Most individual participants do not have the time, tools or experience to manage all of these consistently. That is why, for many people, shorting Bitcoin is less an opportunity and more an unnecessary layer of complexity and risk.
10. Key Takeaways: Why Shorting Bitcoin Is Usually a Bad Idea
Bringing the main points together, we can summarise the case as follows:
• Asymmetric risk: Losses on a short can grow without a natural upper limit, while gains are capped at 100% if the asset goes to zero.
• Structural headwinds: Adoption trends, product development and integration into financial markets create ongoing challenges for long-term negative theses.
• Volatility risk: Sudden rallies can liquidate short positions even if the broader trend later turns down.
• Cost of carry: Borrow fees, funding and roll costs mean time usually works against short sellers in the absence of a clear downward move.
• Psychological pitfalls: Narrative attachment and identity can make it harder to exit losing shorts, increasing the chance of large losses.
• Simpler alternatives exist: If you are sceptical about Bitcoin, holding less or none is often more rational than maintaining a large, leveraged short.
None of this implies that Bitcoin will always go up, or that caution is unnecessary.
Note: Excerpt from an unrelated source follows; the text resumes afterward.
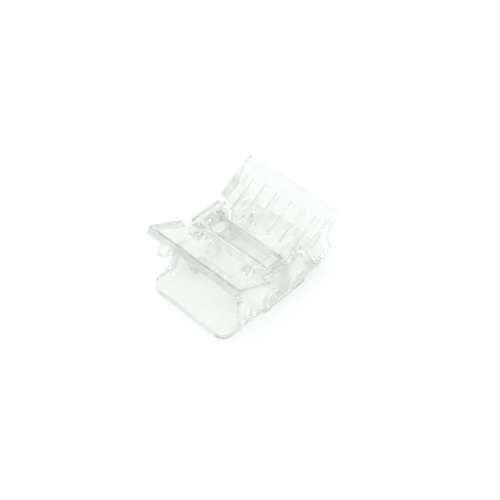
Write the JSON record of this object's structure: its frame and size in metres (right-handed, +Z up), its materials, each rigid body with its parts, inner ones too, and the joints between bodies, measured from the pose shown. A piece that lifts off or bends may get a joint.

It simply means that being cautious does not require shorting. Risk can be managed through diversification, sensible position sizing and clear time horizons, rather than through strategies that expose you to open-ended loss.
Ultimately, the question is not whether shorting Bitcoin is “good” or “bad” in a moral sense. The better question is: does this strategy realistically fit my knowledge, tools, risk tolerance and time? For many participants, the honest answer is no — and that is perfectly acceptable. You do not need to fight an asset to manage your exposure to it.
Disclaimer: This article is for educational and informational purposes only and does not constitute investment, trading, legal or tax advice. Digital assets are volatile and involve risk, including potential loss of principal. Always conduct your own research and consult a qualified professional before making financial decisions.